Add the commit message summary/ description and click on the 'Commit to ...' button below these fields. This commit saves the changes to your new branch locally (in your fork).
Now, click on the 'Push origin' button on the right-hand side. This action pushes your branch's local commits to your fork on GitHub (i.e., the origin remote).
At this point, GD will show that no local changes exist. This is because there are no outstanding changes on our local that need to be pushed to remote origin.
GD will now prompt you to raise a Pull Request.
You'll see the same message/ prompt on the GitHub page of your (forked) remote origin repository.

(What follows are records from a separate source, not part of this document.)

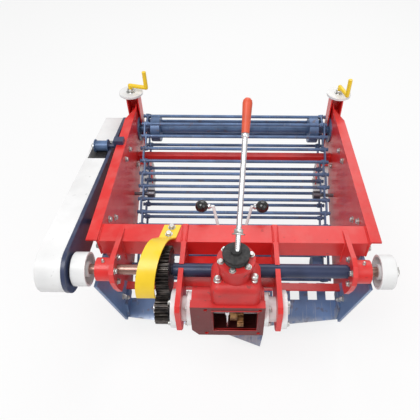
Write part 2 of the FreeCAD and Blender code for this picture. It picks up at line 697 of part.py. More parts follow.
def make_tray():
    """Dark tray behind the belt: a plate with a rim, on two spacers from the side plate."""
    outer = belt_outline(COVER_FRONT_R + 2, COVER_REAR_R + 2, -TRAY_OUT, -TRAY_IN)
    hollow = belt_outline(COVER_FRONT_R - 1, COVER_REAR_R - 1, -TRAY_OUT, -TRAY_IN - 3)
    tray = outer.cut(hollow)
    spacers = [round_x(y, z, 8, -TRAY_IN - 1, -OUTER_HALF) for y, z in ((300, 20), (690, 0))]
    tray = join([tray] + spacers)
    tray = tray.cut(round_x(SHAFT_Y, SHAFT_Z, SHAFT_RADIUS + 3, -TRAY_OUT - 1, -TRAY_IN + 1))
    return tray.cut(round_x(REAR_AXLE_Y, REAR_AXLE_Z, AXLE_RADIUS + BORE_GAP, -TRAY_OUT - 1, -TRAY_IN + 1))


def make_cover():
    """White cover over the belt, with its top open at the tension roller."""
    outer = belt_outline(COVER_FRONT_R, COVER_REAR_R, -COVER_OUT, -TRAY_OUT)
    inner = belt_outline(
        COVER_FRONT_R - COVER_WALL, COVER_REAR_R - COVER_WALL, -COVER_OUT + COVER_WALL, -TRAY_OUT + 1)
    cover = outer.cut(inner)
    return cover.cut(box(-COVER_OUT + 6, -TRAY_OUT + 1, WINDOW_FRONT_Y, WINDOW_REAR_Y, 20, 120))


def belt_top(y):
    """Height of the belt's upper face at a place along it."""
    slope = (REAR_AXLE_Z + BELT_REAR_R - SHAFT_Z - BELT_FRONT_R) / (REAR_AXLE_Y - SHAFT_Y)
    return SHAFT_Z + BELT_FRONT_R + (y - SHAFT_Y) * slope


def make_belt():
    x1 = -TRAY_OUT - 8
    x0 = x1 - BELT_WIDTH
    outer = belt_outline(BELT_FRONT_R, BELT_REAR_R, x0, x1)
    return outer.cut(belt_outline(BELT_FRONT_R - BELT_THICK, BELT_REAR_R - BELT_THICK, x0 - 1, x1 + 1))


def make_pulley(y, z, radius, bore):
    x1 = -TRAY_OUT - 6
    x0 = x1 - BELT_WIDTH - 4
    profile = [(x0, bore), (x0, radius), (x1, radius), (x1, bore)]
    return turned_x(profile, y, z)


def roller_z():
    return belt_top(ROLLER_Y) + ROLLER_RADIUS + 1


def make_tension_roller():
    x1 = -TRAY_OUT - 2
    x0 = x1 - ROLLER_WIDTH
    rim = ROLLER_RADIUS + 4
    profile = [
        (x0, 0), (x0, rim), (x0 + 3, rim), (x0 + 3, ROLLER_RADIUS), (x1 - 3, ROLLER_RADIUS), (x1 - 3, rim),
        (x1, rim), (x1, 0),
    ]
    return turned_x(profile, ROLLER_Y, roller_z())


def make_roller_bracket():
    """Block on the flange with a tab outside it that holds the roller's pin."""
    x1 = -TRAY_OUT - 2
    flange_edge = -OUTER_HALF - FLANGE_WIDTH
    tab = box(flange_edge - 9, flange_edge, ROLLER_Y - 13, ROLLER_Y + 13, PLATE_TOP - 20, PLATE_TOP + 14)
    block = box(flange_edge, flange_edge + 22, ROLLER_Y - 13, ROLLER_Y + 13, PLATE_TOP, PLATE_TOP + 14)
    pin = round_x(ROLLER_Y, roller_z(), 6, x1, flange_edge)
    return join([tab, block, pin])


GEAR_LEFT = ARM_LEFT - 13 - 6 - GEAR_WIDTH
DRUM_IN = OUTER_HALF + 1

output_left = (BOX_LEFT, ARM_LEFT + ARM_THICK, ARM_LEFT)
output_right = (BOX_RIGHT, ARM_RIGHT, ARM_RIGHT + ARM_THICK)
side_plate = make_side_plate()
bracket = make_bracket()
shovel_arm = make_shovel_arm()
post = make_post()
leg = make_leg()
wheel = make_wheel()
drum = make_drum()

nodes = {
    "side_plate_right": side_plate,
    "side_plate_left": mirrored(side_plate),
    "cross_beam": make_beam(),
    "rear_cross_tube": make_rear_tube(),
    "lower_cross_bar": make_lower_bar(),
    "gearbox_arm_left": make_arm(ARM_LEFT),
    "gearbox_arm_right": make_arm(ARM_RIGHT),
    "cradle_plate": make_cradle(),
    "shaft_bracket_right": bracket,
    "shaft_bracket_left": mirrored(bracket),
    "gearbox_body": make_gearbox(),
    "gearbox_cap": make_cap(),
    "lever_boot": make_boot(),
    "clutch_lever": make_lever(),
    "lever_grip": make_grip(),
    "output_flange_left": make_output_flange(*output_left),
    "output_flange_right": make_output_flange(*output_right),
    "gear_guard": make_gear_guard(),
    "knob_levers": make_knob_levers(),
    "lever_knobs": make_knobs(),
    "belt_tray": make_tray(),
    "belt_cover": make_cover(),
    "drive_belt": make_belt(),
    "driven_pulley": make_pulley(REAR_AXLE_Y, REAR_AXLE_Z, BELT_REAR_R - BELT_THICK - RUN_GAP,
                                 AXLE_RADIUS + BORE_GAP),
    "tension_roller": make_tension_roller(),
    "roller_bracket": make_roller_bracket(),
    "rod_conveyor": make_conveyor(),
    "conveyor_drive_axle": make_drive_axle(),
    "conveyor_front_axle": make_front_axle(),
    "support_rollers": make_support_rollers(),
    "shovel": make_shovel(),
    "share_point": make_share_point(),
    "shovel_arm_right": shovel_arm,
    "shovel_arm_left": mirrored(shovel_arm),
    "post_right": post,
    "post_left": mirrored(post),
    "screw_discs": pair(make_screw_disc()),
    "hand_cranks": Part.makeCompound([
        make_crank(-LEG_X, V(0.97, -0.24, 0)), make_crank(LEG_X, V(0.24, -0.97, 0))]),
    "leg_right": leg,
    "leg_left": mirrored(leg),
    "wheel_right": wheel,
    "wheel_left": mirrored(wheel),
    "cross_shaft": make_cross_shaft(),
    "shaft_gear": make_gear(),
    "end_drum_right": drum,
    "end_drum_left": mirrored(drum),
    "drive_pulley": make_pulley(SHAFT_Y, SHAFT_Z, BELT_FRONT_R - BELT_THICK - RUN_GAP,
                                SHAFT_RADIUS + BORE_GAP),
    "output_shaft": make_output_shaft(),
    "pinion_gear": make_pinion(),
    "hitch_gear": make_hitch_gear(),
}

for name, shape in nodes.items():
    shape.exportStep("parts/%s.step" % name)
    print(name, len(shape.Solids), shape.isValid(), round(shape.Volume / 1000, 1))
print("ground", GROUND, "output axis", OUTPUT_Y, OUTPUT_Z, "wheel axle", WHEEL_Z, "leg x", LEG_X)
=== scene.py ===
import math

import bmesh
import bpy
from bpy.props import FloatProperty, FloatVectorProperty, PointerProperty
from bpy.types import Operator, Panel, PropertyGroup
from mathutils import Matrix, Vector


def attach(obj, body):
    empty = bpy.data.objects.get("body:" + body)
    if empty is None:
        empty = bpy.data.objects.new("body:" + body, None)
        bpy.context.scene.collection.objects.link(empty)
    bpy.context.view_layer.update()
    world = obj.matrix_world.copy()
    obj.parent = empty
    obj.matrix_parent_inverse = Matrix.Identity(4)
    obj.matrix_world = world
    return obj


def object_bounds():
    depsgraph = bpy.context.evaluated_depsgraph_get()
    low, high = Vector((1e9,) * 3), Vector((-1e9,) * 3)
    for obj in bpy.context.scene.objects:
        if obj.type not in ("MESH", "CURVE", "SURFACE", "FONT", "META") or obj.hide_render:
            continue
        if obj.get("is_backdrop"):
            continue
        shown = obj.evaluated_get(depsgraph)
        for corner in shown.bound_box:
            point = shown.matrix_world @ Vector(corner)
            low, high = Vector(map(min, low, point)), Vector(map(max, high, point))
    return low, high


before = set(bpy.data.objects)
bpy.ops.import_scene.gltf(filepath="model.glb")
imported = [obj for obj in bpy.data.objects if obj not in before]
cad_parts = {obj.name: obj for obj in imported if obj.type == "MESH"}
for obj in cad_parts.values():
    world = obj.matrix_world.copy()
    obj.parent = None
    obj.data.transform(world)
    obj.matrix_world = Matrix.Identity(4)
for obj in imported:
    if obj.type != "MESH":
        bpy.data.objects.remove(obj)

bl_info = {
    "name": "Potato Harvester Dressing",
    "version": (1, 0, 0),
    "blender": (4, 5, 0),
    "location": "3D View > Sidebar > Harvester",
    "description": "Dresses the harvester with finishes, fasteners, welds and small fittings",
    "category": "Object",
}

FIXED = "harvester"

# Places on the solids, in metres. X runs to the right, Y to the rear and Z up.
SHAFT = (0.117, 0.043)  # cross shaft, as (y, z)
OUTPUT = (0.0388, -0.0045)  # output shaft, as (y, z)
AXLE = (0.8015, -0.0137)  # drive axle of the conveyor, as (y, z)
TOWER = (0.0065, 0.056)  # tower of the gearbox, as (x, y)
CAP_TOP = 0.167
BEAM_TOP = 0.063
INNER_WALL = 0.346
OUTER_WALL = 0.351
LEG_X = 0.363
LEG_Y = 0.832
WHEEL_Z = -0.2868
SHOVEL_TILT = math.radians(25)

SIDES = (-1, 1)  # left and right
UP = (0, 0, 1)
BACK = (0, 1, 0)

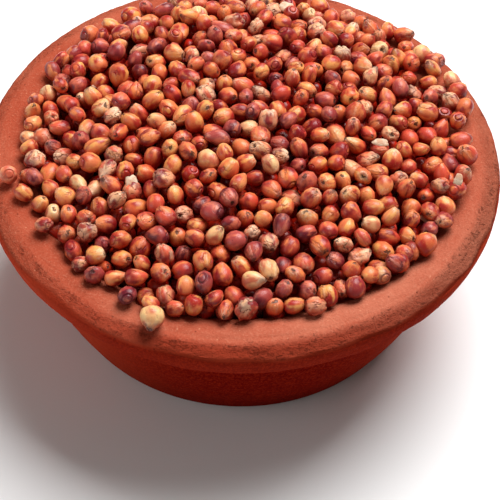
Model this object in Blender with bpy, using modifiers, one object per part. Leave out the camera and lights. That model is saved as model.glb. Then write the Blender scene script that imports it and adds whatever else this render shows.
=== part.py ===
"""A round clay bowl heaped with threshed sorghum grain.

The bowl is one turned piece of fired clay with a thick rolled lip. Loose kernels fill it
and stand above the lip in a low dome, and a few strays lie on the lip.
Run it with: blender --background --python part.py
"""

import math

import bmesh
import bpy
import numpy as np
from mathutils import Matrix

MM = 0.001

# The bowl. The origin is the centre of its foot, and +Z is up.
LIP_RADIUS = 52.0 * MM
BOWL_HEIGHT = 36.6 * MM
FOOT_RADIUS = 38.1 * MM
FOOT_ROUNDING = 1.6 * MM
NECK_RADIUS = 44.2 * MM
NECK_HEIGHT = 29.2 * MM
BELLY = 2.1 * MM
BAND_FOOT_RADIUS = 51.3 * MM
BAND_FOOT_HEIGHT = 30.6 * MM
BAND_TOP_HEIGHT = 34.1 * MM
LIP_CREST_RADIUS = 47.6 * MM
FLARE_DROP = 7.1 * MM
HOLLOW_RADIUS = 39.2 * MM
HOLLOW_SQUARENESS = 3.2
FLOOR_THICKNESS = 6.0 * MM
BOWL_STEPS = 64

# The heap. A kernel is widest across its germ side and longest from base to crown.
KERNEL_SIZE = np.array((4.0, 3.4, 4.6)) * MM
KERNEL_SIZE_SPREAD = 0.11
KERNEL_COUNT = 430
HEAP_RADIUS = 44.0 * MM
HEAP_CENTRE = np.array((1.0, 1.4)) * MM
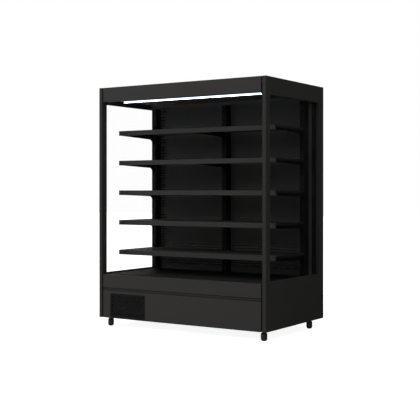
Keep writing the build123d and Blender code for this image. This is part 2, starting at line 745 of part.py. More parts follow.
# %% Fan plate, evaporator fans and their motors, all in the duct behind the lower shelf bay
plate_y0 = panel_y + sheet + clear
plate_y1 = wall_front - clear
with BuildPart() as fan_plate:
    with BuildSketch(level(plate_z - sheet)):
        area(-duct_half + 2 * sheet, duct_half - 2 * sheet, plate_y0, plate_y1)
        with Locations(*[(x, fan_y) for x in fan_centres]):
            Circle(fan_radius + fan_tip_gap, mode=Mode.SUBTRACT)
        with Locations((pipe_x, liquid_y), (pipe_x, suction_y)):
            Circle(pipe_radius + seat_gap, mode=Mode.SUBTRACT)
    extrude(amount=sheet)
    for y in (plate_y0, plate_y1 - sheet):
        with BuildSketch(level(plate_z - sheet)):
            area(-duct_half + 2 * sheet, duct_half - 2 * sheet, y, y + sheet)
        extrude(amount=-deck_fold)
save(fan_plate, "fan_plate")

motor_top = plate_z - sheet - 4 * clear
bearing = stud_radius / 2
with BuildPart() as fan_motors:
    for x in fan_centres:
        with BuildSketch(level(motor_top)):
            with Locations((x, fan_y)):
                Circle(motor_radius)
        extrude(amount=-motor_height)
        with BuildSketch(level(plate_z - sheet - clear)):
            with Locations((x, fan_y)):
                with PolarLocations(0, 3, start_angle=90):
                    with Locations(((fan_radius + fan_tip_gap) / 2 + 4, 0)):
                        Rectangle(fan_radius + fan_tip_gap + 8 - motor_radius / 2, 8)
                Circle(motor_radius)
        extrude(amount=-3)
        with Locations((x, fan_y, plate_z)):
            Cylinder(bearing + 0.05, 2 * fan_hub + 6, mode=Mode.SUBTRACT)
save(fan_motors, "evaporator_fan_motors")

wheel = impeller(fan_hub, fan_radius, fan_chord, fan_blades, fan_hub, bearing)
for number, x in enumerate(fan_centres, 1):
    with BuildPart() as evaporator_fan:
        add(wheel.moved(Location((x, fan_y, plate_z + seat_gap))))
    save(evaporator_fan, f"evaporator_fan_{number}")


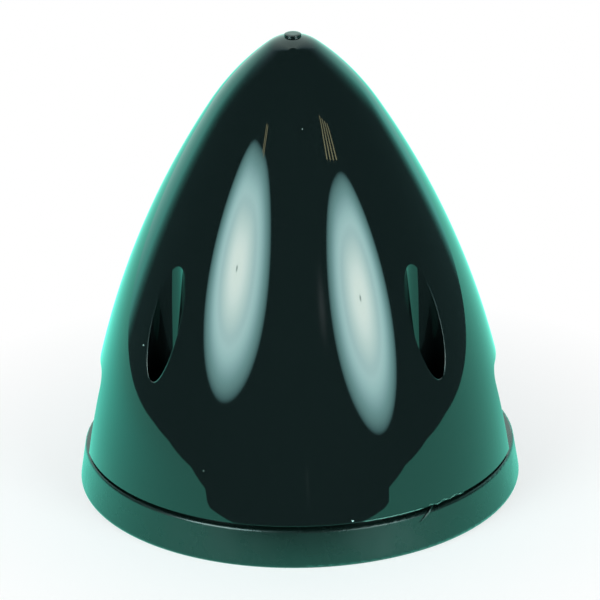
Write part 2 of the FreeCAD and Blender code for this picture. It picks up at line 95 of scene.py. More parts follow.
ROOM_PATCHES = (  # turn, lift, half width, half height, and what the middle adds to the room's tone
    (18.0, 20.5, 4.0, 7.5, (0.34, 0.36, 0.38)),
    (4.7, -4.0, 1.4, 5.0, (0.12, 0.15, 0.15)),
)
TABLE_EDGE = np.array([  # mm to the right of the axis and behind it, along the table's front edge
    (-165, -30), (-150, -58), (-100, -76), (-60, -66), (-40, -51), (0, -46), (40, -51), (60, -68), (100, -76),
    (150, -60), (175, -20),
])
TABLE_BACK, TABLE_HEIGHT = 0.5, 0.0001
TABLE_GREEN, TABLE_SHEEN = np.array([0.33, 1.58, 1.22]), np.array([0.0, 0.5, 0.4])
TABLE_SHEEN_PLACE, TABLE_SHEEN_RADIUS = (-0.07, 0.03), 0.06
SWEEP_EDGE = np.array([  # lift, then the turns at which the sweep ends on the left and on the right
    (-12, -120, 134), (0, -118, 131), (10, -117, 129), (20, -115, 122), (30, -112, 117), (40, -107, 114),
    (50, -102, 112), (62, -98, 111), (80, -94, 110),
])
SWEEP_FADE = np.array([(-12, 8.0), (5, 14.0), (30, 22.0), (45, 18.0), (80, 22.0)])  # lift, and the fade's width
SWEEP_LOW, SWEEP_LOW_GAIN = np.array([0.36, 1.58, 1.33]), np.array([0.72, 0.02, 0.12])
SWEEP_TOP, SWEEP_TOP_GAIN = np.array([0.34, 0.60, 0.66]), np.array([0.80, 0.95, 0.80])

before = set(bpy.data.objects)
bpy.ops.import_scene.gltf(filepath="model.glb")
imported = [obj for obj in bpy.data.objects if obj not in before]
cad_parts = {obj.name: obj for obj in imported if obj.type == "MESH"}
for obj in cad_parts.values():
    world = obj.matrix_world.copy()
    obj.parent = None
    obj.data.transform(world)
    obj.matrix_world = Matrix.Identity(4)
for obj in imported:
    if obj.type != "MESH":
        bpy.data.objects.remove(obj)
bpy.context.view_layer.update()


# ---------------------------------------------------------------- colours and nodes


def linear(hex_colour):
    """An sRGB hex colour, such as "#10181a", as linear red, green, blue and full alpha."""
    parts = [int(hex_colour[i : i + 2], 16) / 255 for i in (1, 3, 5)]
    return [c / 12.92 if c <= 0.04045 else ((c + 0.055) / 1.055) ** 2.4 for c in parts] + [1.0]


def node(tree, kind, settings=None, **inputs):
    """Adds a node with its settings, and sets or links its inputs by name, or by number as i0, i1 and so on."""
    made = tree.nodes.new(kind)
    for name, value in (settings or {}).items():
        setattr(made, name, value)
    for name, value in inputs.items():
        key = int(name[1:]) if name[0] == "i" and name[1:].isdigit() else name.replace("_", " ")
        if isinstance(value, bpy.types.NodeSocket):
            tree.links.new(value, made.inputs[key])
        else:
            made.inputs[key].default_value = value
    return made


def new_material(name):
    """An empty node material of that name."""
    material = bpy.data.materials.new(name)
    material.use_nodes = True
    material.node_tree.nodes.clear()
    return material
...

You can start the process of raising a PR from either GD or GitHub website. In either case, you'll end up on the GitHub website's PR page, as explained in the next section.
Raise a pull request¶
A Pull Request (or PR) merges/ combines the changes of the PR branch into the target (main) branch.
PRs may be raised between branches of the same repository from a fork to the original repository. Here we are dealing with the latter.
Raise a PR by clicking 'Create Pull Request' in GD. Or, you can click 'Compare & pull request' on your branch/ repository's GitHub page. In both cases, you'll end up on the 'Open a pull request' page on GitHub.
Fill in the PR title and message. Then click the 'Create pull request' button on the bottom right-hand corner. This action will create a Pull Request and route it to a reviewer.
Every PR gets a unique URL. This URL tracks the review discussion between the contributor and the reviewer(s). It also has details like files changed, commit messages, etc.
Every PR gets routed to a reviewer or a maintainer (of that repository) for a review. If the reviewer agrees with the changes, they'll approve and merge the PR into the target branch. If they need further changes, they will discuss via the comments section in the PR.
It's a good practice to delete your branches for merged/ closed PRs.